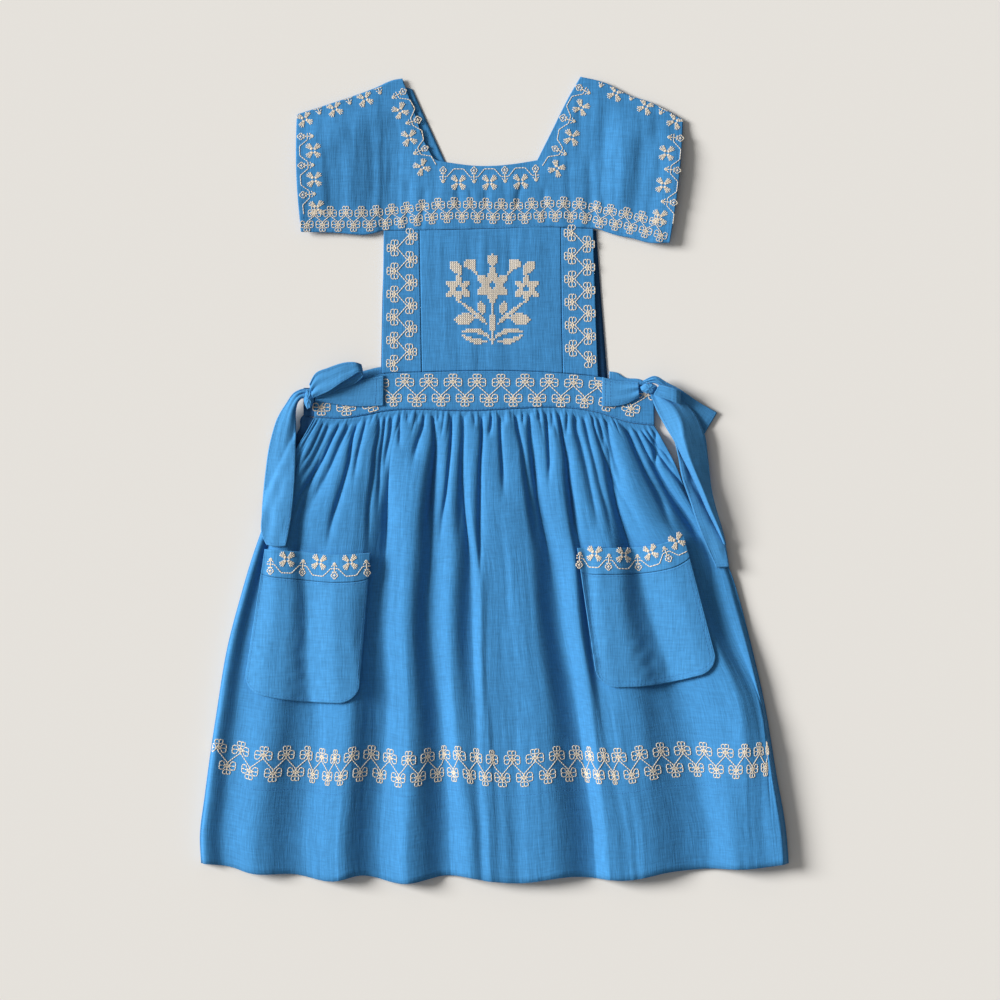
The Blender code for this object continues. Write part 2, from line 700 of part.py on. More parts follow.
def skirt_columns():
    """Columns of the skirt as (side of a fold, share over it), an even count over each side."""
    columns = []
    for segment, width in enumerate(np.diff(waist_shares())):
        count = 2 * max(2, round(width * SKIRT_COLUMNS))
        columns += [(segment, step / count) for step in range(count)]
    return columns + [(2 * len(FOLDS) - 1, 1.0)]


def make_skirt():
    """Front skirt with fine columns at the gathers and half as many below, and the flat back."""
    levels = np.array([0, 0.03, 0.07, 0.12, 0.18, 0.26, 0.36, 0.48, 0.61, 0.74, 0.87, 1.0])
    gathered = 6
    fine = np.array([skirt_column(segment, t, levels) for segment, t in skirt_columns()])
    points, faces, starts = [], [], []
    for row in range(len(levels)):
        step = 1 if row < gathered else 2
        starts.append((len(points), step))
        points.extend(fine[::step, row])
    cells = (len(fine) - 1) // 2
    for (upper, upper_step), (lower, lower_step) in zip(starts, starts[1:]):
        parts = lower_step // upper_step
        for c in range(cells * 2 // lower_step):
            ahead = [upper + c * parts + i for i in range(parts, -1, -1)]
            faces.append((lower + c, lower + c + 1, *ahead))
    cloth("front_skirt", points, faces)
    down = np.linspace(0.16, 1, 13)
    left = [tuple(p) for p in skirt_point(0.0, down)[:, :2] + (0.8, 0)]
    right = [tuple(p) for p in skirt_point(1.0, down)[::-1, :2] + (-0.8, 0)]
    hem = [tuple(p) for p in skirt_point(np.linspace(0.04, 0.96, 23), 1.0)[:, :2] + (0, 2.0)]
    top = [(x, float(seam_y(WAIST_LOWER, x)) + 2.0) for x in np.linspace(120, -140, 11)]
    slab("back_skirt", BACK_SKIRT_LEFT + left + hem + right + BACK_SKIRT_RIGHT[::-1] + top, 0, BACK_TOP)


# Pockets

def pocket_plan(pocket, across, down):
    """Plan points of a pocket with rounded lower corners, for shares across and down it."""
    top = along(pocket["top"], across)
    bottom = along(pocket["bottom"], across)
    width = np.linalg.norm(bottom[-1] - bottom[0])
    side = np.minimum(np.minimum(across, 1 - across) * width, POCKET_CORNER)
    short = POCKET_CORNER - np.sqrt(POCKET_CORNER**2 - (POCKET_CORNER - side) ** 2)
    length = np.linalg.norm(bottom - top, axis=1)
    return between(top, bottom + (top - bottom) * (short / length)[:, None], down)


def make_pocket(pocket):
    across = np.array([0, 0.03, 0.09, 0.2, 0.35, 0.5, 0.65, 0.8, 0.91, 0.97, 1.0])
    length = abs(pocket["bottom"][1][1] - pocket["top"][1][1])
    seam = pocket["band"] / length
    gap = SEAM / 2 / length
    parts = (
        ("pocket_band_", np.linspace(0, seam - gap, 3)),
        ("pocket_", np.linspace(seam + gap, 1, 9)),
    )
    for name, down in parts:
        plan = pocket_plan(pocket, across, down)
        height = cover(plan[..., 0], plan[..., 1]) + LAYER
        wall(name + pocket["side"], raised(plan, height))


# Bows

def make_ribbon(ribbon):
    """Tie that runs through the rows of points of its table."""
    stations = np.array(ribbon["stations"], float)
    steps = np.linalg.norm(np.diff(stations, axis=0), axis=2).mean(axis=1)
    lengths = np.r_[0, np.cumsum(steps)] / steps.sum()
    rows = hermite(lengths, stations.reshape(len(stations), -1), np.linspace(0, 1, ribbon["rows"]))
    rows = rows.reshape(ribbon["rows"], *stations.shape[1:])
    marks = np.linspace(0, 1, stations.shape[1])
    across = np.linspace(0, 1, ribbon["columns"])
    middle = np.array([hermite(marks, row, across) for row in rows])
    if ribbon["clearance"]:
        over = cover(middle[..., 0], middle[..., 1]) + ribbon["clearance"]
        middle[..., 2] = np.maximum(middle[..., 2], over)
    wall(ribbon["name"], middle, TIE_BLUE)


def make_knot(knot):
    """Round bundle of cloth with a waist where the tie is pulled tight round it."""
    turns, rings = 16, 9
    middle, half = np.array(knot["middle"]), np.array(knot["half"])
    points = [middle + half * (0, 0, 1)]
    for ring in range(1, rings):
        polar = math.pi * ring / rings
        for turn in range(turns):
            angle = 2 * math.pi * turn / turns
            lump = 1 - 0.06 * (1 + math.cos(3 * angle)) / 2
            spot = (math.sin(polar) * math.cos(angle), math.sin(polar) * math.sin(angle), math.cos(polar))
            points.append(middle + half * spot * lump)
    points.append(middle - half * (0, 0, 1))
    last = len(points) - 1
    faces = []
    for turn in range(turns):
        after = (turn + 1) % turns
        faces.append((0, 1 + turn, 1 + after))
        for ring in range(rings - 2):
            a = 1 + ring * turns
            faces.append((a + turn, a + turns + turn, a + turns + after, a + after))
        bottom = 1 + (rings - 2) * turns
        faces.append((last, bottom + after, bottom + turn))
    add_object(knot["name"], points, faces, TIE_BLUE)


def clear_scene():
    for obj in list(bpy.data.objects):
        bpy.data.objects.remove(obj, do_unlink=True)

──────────

Print, unaltered, every line from the beginning of the material down to the line with "return columns +".

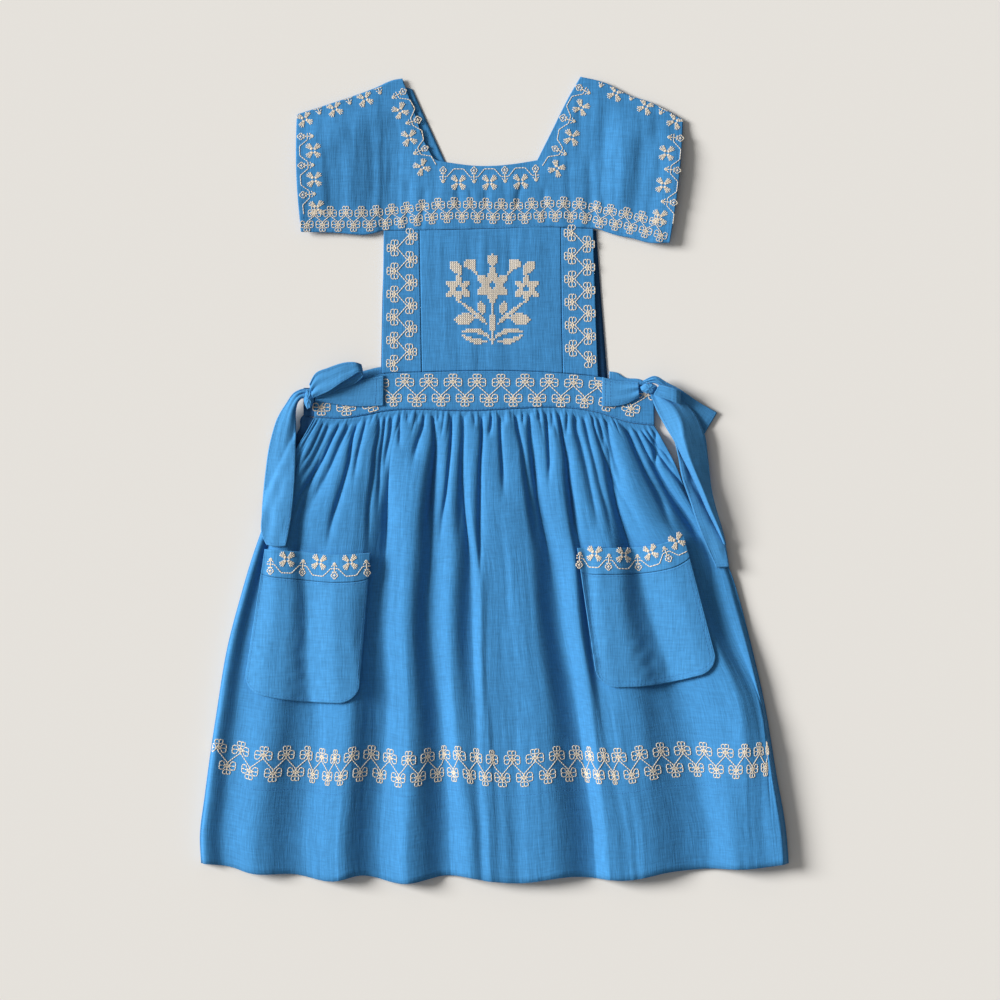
The Blender code for this object continues. Write part 2, from line 700 of part.py on. More parts follow.
def skirt_columns():
    """Columns of the skirt as (side of a fold, share over it), an even count over each side."""
    columns = []
    for segment, width in enumerate(np.diff(waist_shares())):
        count = 2 * max(2, round(width * SKIRT_COLUMNS))
        columns += [(segment, step / count) for step in range(count)]
    return columns + [(2 * len(FOLDS) - 1, 1.0)]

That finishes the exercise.